Researchers in the United States have synthesised a material that shows a high capability for both the rapid storage and release of energy.

Illustration of a form of nobium oxide synthesised by UCLA researchers (image: UCLA/Nature Materials)
Illustration of a form of nobium oxide synthesised by UCLA researchers (image: UCLA/Nature Materials)

In a paper published in the April 14 issue of the journal Nature Materials, a team, led by Professor Bruce Dunn of the University of California at Los Angeles (UCLA) Henry Samueli School of Engineering and Applied Science, defines the characteristics of a synthesised form of niobium oxide with a great facility for storing energy.

The material could be used in a 'supercapacitor', a device that combines the high storage capacity of lithium ion batteries and the rapid energy-delivery ability of common capacitors.
 
UCLA researchers said the development could lead to extremely rapid charging of devices, ranging in applications from mobile electronics to industrial equipment.

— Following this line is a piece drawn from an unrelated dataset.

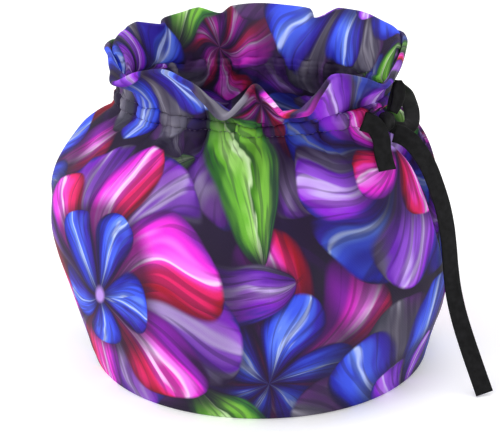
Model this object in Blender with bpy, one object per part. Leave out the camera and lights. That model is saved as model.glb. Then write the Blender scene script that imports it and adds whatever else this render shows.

For example, supercapacitors are currently used in energy-capture systems that help power loading cranes at ports, reducing the use of hydrocarbon fuels.
 
"With this work, we are blurring the lines between what is a battery and what is a supercapacitor," said Veronica Augustyn, a graduate student in materials science at UCLA and lead author of the paper. "The discovery takes the disadvantages of capacitors and the disadvantages of batteries and does away with them."
 
Batteries effectively store energy but do not deliver power efficiently because the charged carriers, or ions, move slowly through the solid battery material. Capacitors, which store energy at the surface of a material, generally have low storage capabilities.
 
Researchers on Dunn's team synthesised a type of niobium oxide that demonstrates substantial storage capacity through 'intercalation pseudocapacitance', in which ions are deposited into the bulk of the niobium oxide in the same way grains of sand can be deposited between pebbles.
 
As a result, electrodes as much as 40 microns thick — about the same width as many commercial battery components — can quickly store and deliver energy on the same time scales as electrodes more than 100 times thinner.
 
Dunn emphasises that although the electrodes are an important first step, "further engineering at the nanoscale and beyond will be necessary to achieve practical devices with high energy density that can charge in under a minute."